Congress is trying hard to cancel the commercial crew capsules as well, but they've got Elon Musk to deal with, so it won't be the usual stroke of a pen.
Skylon as a flying craft is still vapour-rub.
NASA using the most reliable rocket engine - modified and power boosted - so potentially as reliable as sticking a turbo on a Fergie tractor engine then.
SpaceX ... getting close but still not there.
Diamond elevators? Not in my lifetime.
For reasonable economics and safety my money is still on the Iron Chicken from the Clangers ... if she just let down a rope we could climb up ... it is a documentary isn't it?
Steam launchers.
Spray water vapor into an expansion chamber at the back of the rocket, pulse a laser up it and the expansion of the steam provides thrust.
Power storage on the ground to run the laser is a challenge, but recent progress in military lasers (US Navy) is quite promising.
Oh yeah, you also have to have a really good aiming system, although you need that for zapping incoming hypersonic missiles too.
Wikipedia has the numbers for a Saturn V ( https://en.wikipedia.org/wiki/Saturn_V ). There's a rather nice graph of g-force against time and (a real gem here) the text notes that they actually had to *turn off* one of the 1st stage engines in-flight to avoid squishing the payload. :)
Apollo was abso-fucking-lutely awesome.
Think they reckoned it was doing 100mph by the time it cleared the tower.
No matter. Numbers will never do a Saturn V justice.
It's like trying to describe say a Ferrari.

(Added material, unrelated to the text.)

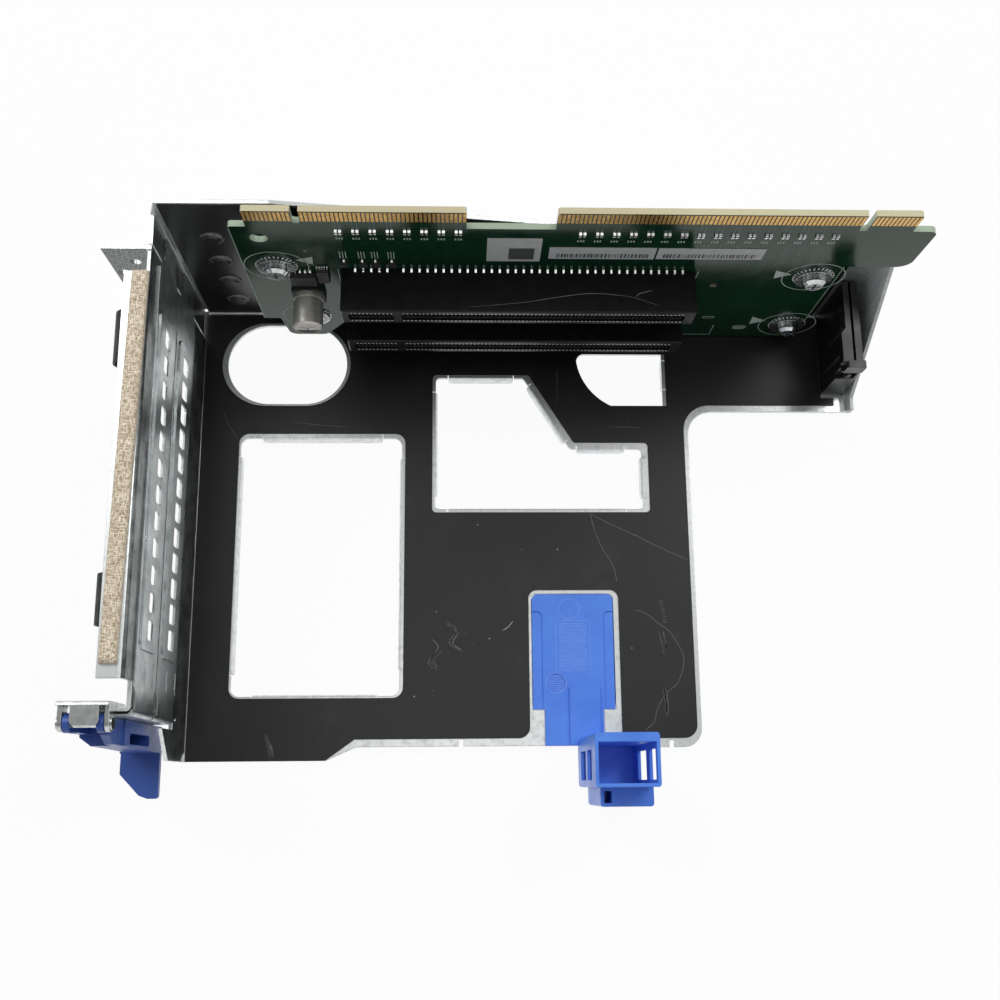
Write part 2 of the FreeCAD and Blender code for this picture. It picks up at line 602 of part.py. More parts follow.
def board_screws():
    """Four pan-head screws with cross recesses."""
    screws = []
    for x, z in SCREWS:
        head = Part.makeCylinder(HEAD_R, 2.0, V(x, -WASHER, z), V(0, -1, 0))
        head = head.makeChamfer(0.8, [e for e in head.Edges if near(e.CenterOfMass.y, -WASHER - 2.0)])
        cross = block((x - 1.7, x + 1.7), (-4, -1.7), (z - 0.35, z + 0.35))
        cross = cross.fuse(block((x - 0.35, x + 0.35), (-4, -1.7), (z - 1.7, z + 1.7)))
        shank = Part.makeCylinder(SHANK_R, 6.0, V(x, -WASHER, z), Y_AXIS)
        screws.append(head.cut(cross).fuse(shank))
    return group(screws)


def screw_washers():
    """Flat washer under each screw head."""
    rings = []
    for x, z in SCREWS:
        ring = Part.makeCylinder(WASHER_R, WASHER, V(x, -WASHER, z), Y_AXIS)
        rings.append(ring.cut(Part.makeCylinder(SHANK_R + 0.15, 2, V(x, -1.5, z), Y_AXIS)))
    return group(rings)


def standoffs():
    """Posts between the board and the back wall."""
    posts = []
    for x, z in SCREWS:
        corners = [(x + POST_R * math.cos(a), z + POST_R * math.sin(a)) for a in SIXTHS]
        post = front(corners, (BOARD, WALL_BACK - SHEET))
        posts.append(post.cut(Part.makeCylinder(SHANK_R + 0.05, 4.4, V(x, BOARD, z), Y_AXIS)))
    return group(posts)


def card_guide():
    """Black moulded guide beside the right wall: two walls, a front face and a top lug."""
    base = PLATE_TOP
    inner = block((GUIDE_X[0], 134.6), (-16.5, 6.2), (base, GUIDE_TOP))
    ledge = block((131.8, 134.6), (-16.5, -7.2), (GUIDE_TOP - 3.0, GUIDE_TOP))
    ledge = ledge.makeChamfer(1.1, [e for e in ledge.Edges if near(e.CenterOfMass.x, 131.8)
                                    and near(e.CenterOfMass.y, -7.2)])
    outer = block((135.2, 137.1), (-16.5, 6.2), (base, GUIDE_TOP))
    sole = block(GUIDE_X, (-17.4, 6.2), (base, base + 1.4))
    face = front([(GUIDE_X[0], base), (GUIDE_X[1], base), (138.0, -20.4), (GUIDE_X[0], -20.4)],
                 (-17.4, -16.2))
    lug = block((132.8, 138.0), (-18.2, -16.2), (-20.6, GUIDE_TOP))
    lug = rounded(lug, 0.6, Y_AXIS)
    ribs = [block((132.5, 133.1), (y, y + 1.2), (-38.0, -18.0)) for y in (-13.0, -7.0, -1.0)]
    guide = join([inner, ledge, outer, sole, face, lug] + ribs)
    return guide.cut(block((133.0, 137.8), (-18, -15.9), (-27.4, -22.4)))


def hinge_bracket():
    """Bracket of the latch: back plate, two arms and a top lip."""
    back = block((ARM_LEFT[0], ARM_RIGHT[1]), (-107.9, -106.9), (5.0, 18.1))
    lip = block((-54.0, -47.8), (-112.2, -106.9), (17.1, 18.1))
    lip = rounded(lip, 1.2, Z_AXIS, lambda p: near(p.y, -112.2))
    shapes = [rounded(back.fuse(lip).removeSplitter(), 0.9, X_AXIS,
                      lambda p: near(p.y, -106.9) and near(p.z, 18.1))]
    for arm in (ARM_LEFT, ARM_RIGHT):
        plate = block(arm, (PIN_Y, -107.4), (12.75, 16.7))
        plate = plate.fuse(Part.makeCylinder(1.97, SHEET, V(arm[0], PIN_Y, 14.72), X_AXIS))
        shapes.append(plate)
    bracket = join(shapes)
    return bracket.cut(Part.makeCylinder(PIN_R, 14, V(-59, PIN_Y, PIN_Z), X_AXIS))


def hinge_pin():
    """Pin of the latch with a flat head at each end."""
    pin = Part.makeCylinder(PIN_R, 11.8, V(-57.4, PIN_Y, PIN_Z), X_AXIS)
    for x in (ARM_LEFT[0] - 0.4, ARM_RIGHT[1]):
        pin = pin.fuse(Part.makeCylinder(1.5, 0.4, V(x, PIN_Y, PIN_Z), X_AXIS))
    return pin.removeSplitter()


def latch_lever():
    """Blue latch: two knuckles, stepped body, side pocket and slanted thumb tip."""
    back = -110.15
    profile = [(back, 12.0), (back, -35.0), (-116.8, -35.0), (-116.0, 0.9), (-115.9, 8.0)]
    profile += [(-113.9, 12.0)]
    body = side(profile, LEVER)
    body = rounded(body, 2.0, X_AXIS, lambda p: near(p.y, back) and p.z < -30)
    body = body.cut(block((LEVER[0] - 1, -53.5), (-119, -113.4), (0.5, 13)))
    corner = [(LEVER[0] - 1, -113.3), (-54.0, -116.2), (-54.0, -119), (LEVER[0] - 1, -119)]
    body = body.cut(plan(corner, (-33.2, 1)))
    raised = side([(back, 0.9), (back, -33.0), (-116.7, -33.0), (-115.9, 0.9)], (-48.0, -46.6))
    low = -35.0
    tip = [(-56.7, -116.0), (-56.7, -121.9), (-51.6, -127.2), (-49.4, -128.0), (-46.8, -128.0), (-46.8, -116.0)]
    paddle = plan(tip, (low, low + 1.8))
    paddle = rounded(paddle, 0.8, Z_AXIS, lambda p: p.y < -120)
    shapes = [body, raised, paddle]
    for ear in ((-55.9, -54.4), (-48.6, -47.1)):
        shapes.append(block(ear, (-113.5, back), (11.0, PIN_Z)))
        shapes.append(Part.makeCylinder(2.15, ear[1] - ear[0], V(ear[0], PIN_Y, PIN_Z), X_AXIS))
    lever = join(shapes)
    lever = lever.cut(Part.makeCylinder(PIN_R + 0.05, 14, V(-59, PIN_Y, PIN_Z), X_AXIS))
    pocket = rounded(block((-53.0, -46.0), (-115.5, -112.9), (-20.7, -3.3)), 0.8, X_AXIS)
    hollow = block((-54.0, -49.0), (-118.0, -112.0), (2.0, 13.0))
    return lever.cut([pocket, hollow])


def pull_handle():
    """Blue pull: plate snapped in the slot of the floor, neck and hollow cup."""
    low = PLATE_TOP - 2.4
    gap = HANDLE_GAP
    head = block((HANDLE_SLOT[0] + gap, HANDLE_SLOT[1] - gap),
                 (HANDLE_SHOULDER + gap, HANDLE_BACK - gap), (low, PLATE_TOP))
    head = rounded(head, HANDLE_CORNER - gap, Z_AXIS, lambda p: near(p.y, HANDLE_BACK - gap))
    neck = block((HANDLE_NECK[0] + gap, HANDLE_NECK[1] - gap), (HANDLE_FRONT, -105.0), (low, PLATE_TOP))
    lip = block((HANDLE_SLOT[0] - 1.2, HANDLE_SLOT[1] + 1.2), (-104.5, -76.0), (low, PLATE_LOW - 0.1))
    cup = block(CUP_X, CUP_Y, (STRIP_LOW, CUP_RIM))
    cup = rounded(cup, 0.8, Z_AXIS)
    cup = cup.cut(block((62.0, 75.8), (-125.2, -115.7), (-42.0, 0)))
    ledge = rounded(block((63.6, CUP_X[1]), (-130.7, -125.6), (STRIP_LOW, -16.0)), 0.8, Z_AXIS)
    ledge = ledge.cut(block((64.5, 66.3), (-129.8, -127.0), (-26.0, -15)))
    handle = join([head, neck, lip, cup, ledge])
    cuts = []
    for x, z in ((60, (-37.0, -25.4)), (60, (-22.0, -12.0)), (75, (-35.0, -21.0)), (75, (-16.0, -6.5))):
        cuts.append(block((x, x + 3), (-124.4, -117.2), z))
    for x in ((48.0, 51.9), (68.6, 73.0)):
        recess = block(x, (-107.0, -79.6), (PLATE_TOP - 0.35, PLATE_TOP + 1))
        cuts.append(rounded(recess, 1.5, Z_AXIS, lambda p: near(p.y, -79.6)))
    cuts.append(Part.makeCylinder(2.6, 2, V(55.6, -98.8, PLATE_TOP - 0.3), Z_AXIS))
    handle = handle.cut(cuts)
    step = block((58.9, 67.2), (HANDLE_FRONT, -100.0), (PLATE_TOP - 0.1, PLATE_TOP + 0.6))
    return handle.fuse(step).removeSplitter()


def board_labels():
    """Three blank labels on the board."""
    spans = (((36.1, 49.2), (9.1, 21.5)), ((51.2, 77.1), (10.7, 16.9)), ((77.6, 103.8), (10.9, 16.8)))
    return group([block(x, (-0.12, 0), z) for x, z in spans])


LOWER = -CONNECTOR_PITCH
NODES = {
    "cage_sheet": cage_sheet,
    "base_film": base_film,
    "back_film": back_film,
    "filler_upper": lambda: filler(FILLER_UPPER_MID, 4.6, 4.7, (4.2, -3.4)),
    "filler_lower": lambda: filler(FILLER_LOWER_MID, 5.6, 5.0, (-16.1, -24.6)),
    "emi_gasket": emi_gasket,
    "spring_hooks": spring_hooks,
    "riser_board": riser_board,
    "edge_contacts_front": lambda: edge_contacts((-FINGER_PROUD, 0)),
    "edge_contacts_back": lambda: edge_contacts((BOARD, BOARD + FINGER_PROUD)),
    "connector_upper": lambda: connector_housing(0),
    "connector_lower": lambda: connector_housing(LOWER),
    "contacts_upper": lambda: contacts(0),
    "contacts_lower": lambda: contacts(LOWER),
    "capacitor_base": capacitor_base,
    "capacitor_can": capacitor_can,
    "control_chips": control_chips,
    "chip_capacitors": chip_capacitors,
    "transistors": transistors,
    "board_screws": board_screws,
    "screw_washers": screw_washers,
    "standoffs": standoffs,
    "card_guide": card_guide,
    "hinge_bracket": hinge_bracket,
    "hinge_pin": hinge_pin,
    "latch_lever": latch_lever,
    "pull_handle": pull_handle,
    "board_labels": board_labels,
}

os.makedirs("parts", exist_ok=True)
for name, make in NODES.items():
    shape = make()
    shape.translate(ORIGIN_SHIFT)
    shape.exportStep("parts/" + name + ".step")
    box = shape.BoundBox
    print(name, len(shape.Solids), shape.isValid(), round(shape.Volume, 1),
          [round(v, 2) for v in (box.XMin, box.XMax, box.YMin, box.YMax, box.ZMin, box.ZMax)])
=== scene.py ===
"""Looks of a two-slot riser cage: folded zinc-coated sheet, upright circuit board, card latch and blue pull.

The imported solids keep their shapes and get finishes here. Print, solder, comb ribs, wear and the
cloth-covered gasket are added as pieces of their own. Sizes inside the classes are millimetres from
the sheet-metal datum: x from the left end of the card connectors, y from the front face of the board
and z from the middle of the upper connector.
"""

import logging
import math
import random
from dataclasses import dataclass
from enum import Enum

import bmesh
import bpy
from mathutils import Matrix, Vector


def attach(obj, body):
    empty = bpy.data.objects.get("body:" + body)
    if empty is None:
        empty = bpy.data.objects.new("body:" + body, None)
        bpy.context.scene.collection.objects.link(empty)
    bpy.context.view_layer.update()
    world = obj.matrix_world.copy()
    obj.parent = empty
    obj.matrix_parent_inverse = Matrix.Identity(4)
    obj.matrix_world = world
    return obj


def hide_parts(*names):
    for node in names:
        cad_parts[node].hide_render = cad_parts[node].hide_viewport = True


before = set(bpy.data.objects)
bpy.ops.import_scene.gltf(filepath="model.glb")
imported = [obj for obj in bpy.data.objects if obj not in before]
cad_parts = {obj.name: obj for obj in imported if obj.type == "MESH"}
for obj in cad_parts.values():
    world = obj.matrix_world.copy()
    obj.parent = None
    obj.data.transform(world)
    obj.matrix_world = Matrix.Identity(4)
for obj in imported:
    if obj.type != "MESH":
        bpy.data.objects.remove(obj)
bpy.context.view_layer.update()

LOG = logging.getLogger("riser_cage")
MM = 0.001
FULL_TURN = 2 * math.pi
# Place of the drawing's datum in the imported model
DATUM = (-42.2, 61.5, 44.0)
# Height of the middle of each card connector
CONNECTORS = {"upper": 0.0, "lower": -20.32}
# Least height of a drawn detail above its face
CLEAR = 0.01
# Share of its width that a tapering line keeps at its ends
TAPER_TIP = 0.25
# Heights of a dome's rings as parts of the whole
DOME_LEVELS = (0.0, 0.45, 0.8)
# Strength of every fine grain
RELIEF = 0.6
# Sockets of a mix node that mixes colours
MIX_FACTOR, MIX_A, MIX_B, MIX_OUT = 0, 6, 7, 2

Point = tuple[float, float]
Tree = bpy.types.NodeTree
Node = bpy.types.Node
Socket = bpy.types.NodeSocket


class Side(Enum):
    """Faces that details are drawn on: the floor in x and y, and the board in x and z."""

    FLOOR = "floor"
    BOARD = "board"

    def place(self, u: float, v: float, level: float) -> Vector:
        """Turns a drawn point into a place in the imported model's frame.

        Args:
            u: first drawing axis, x.
            v: second drawing axis: y on the floor, z on the board.
            level: how far along the face's own axis the point lies.

        Returns:
            The place in metres.
        """
        spot = (u, v, level) if self is Side.FLOOR else (u, level, v)
        return Vector([(value + shift) * MM for value, shift in zip(spot, DATUM)])

    @property
    def outward(self) -> float:
        """Sign of the way out of the face along its own axis."""
        return 1.0 if self is Side.FLOOR else -1.0


class Grain(Enum):
    """Ways in which a metal's surface was made."""

    SPANGLED = "hot-dip zinc crystals"
    BRUSHED = "drawn or brushed lines"
    PLATED = "smooth plating"


def linear(code: str) -> tuple[float, float, float, float]:
    """Turns an sRGB hex colour into the linear colour that a shader takes.

    Args:
        code: six hex digits after a hash.

    Returns:
        Linear red, green, blue and a full alpha.
    """
    values = [int(code[i:i + 2], 16) / 255 for i in (1, 3, 5)]
    bent = [v / 12.92 if v <= 0.04045 else ((v + 0.055) / 1.055) ** 2.4 for v in values]
    return (bent[0], bent[1], bent[2], 1.0)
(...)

I remember well watching launches as a kid. Mind numbing. Awe inspiring. I was 'there' when they stepped on the moon. I felt I held hands with the planet during Apollo 13. Amazing times.
I think it was Michael Collins who when asked what it was like to ride one said something like
"Imagine being strapped to the top of the biggest firework man ever built, they lit the blue touch paper, and then watched from the safety of their bunkers...."
Damn. Come on. Do it again....
"Imagine being strapped to the top of the biggest firework man ever built, they lit the blue touch paper, and then watched from the safety of their bunkers...."
Ah, bunkers. That's yet another thing they learned the hard way. The Apollo 4 launch was so loud it damaged the press building about a mile(?) away. Later Apollos had some sort of sound suppressors.
https://www.youtube.com/watch?v=1uoVfZpx5dY
The last upgrade (from a proprietary ISA processor with plated wire memory) was to a pair of M68000, however it turned out that to keep them in close enough synchronization they had to be on the same chip.
A project killer for most projects but not NASA.
Who simply asked Motorola to run off a special batch of twin 68k's.
The new design presumably won't need that design "feature" this time round.
While the running engine is quite well behaved something like 13 power heads (the parts around the drive turbines) were destroyed working out the start sequence. You might say the turbines are "bump started" by a series of "burps" as the LH2 flash boils when first flowing into t pump impellers (IOW the pump impellers start the turbines, not the other way round, before ignition).
The process is delicate. One head got blown up because the sensor reading the valve open angle was off by one degree.
In theory since the SLS engines (RS25D) will be short life they can be made lighter and simpler by simplifying all the bearing packages and deleting the GHE purge gas tanks, each about 300lb
Wheather this will be done is another matte.
That's not a rocket. That's Hotblack Desiato testing a smoke machine for the next Disaster Area concert.
"See http://www.telegraph.co.uk/news/science/science-news/11805987/Inflatable-space-elevator-invented-by-scientists.htm"
I knew they were remaking Thunderbirds with CGI actors and real sets but I didn't realise the sets were going to be full-scale. Let me guess - the tower springs a leak and the blast of expelled air blows the World President's jet off course into the jungle while the tower looks like it'll fall on Lady Penelope who is trapped in her car and Scott has to prioritise personal feelings against civic duty?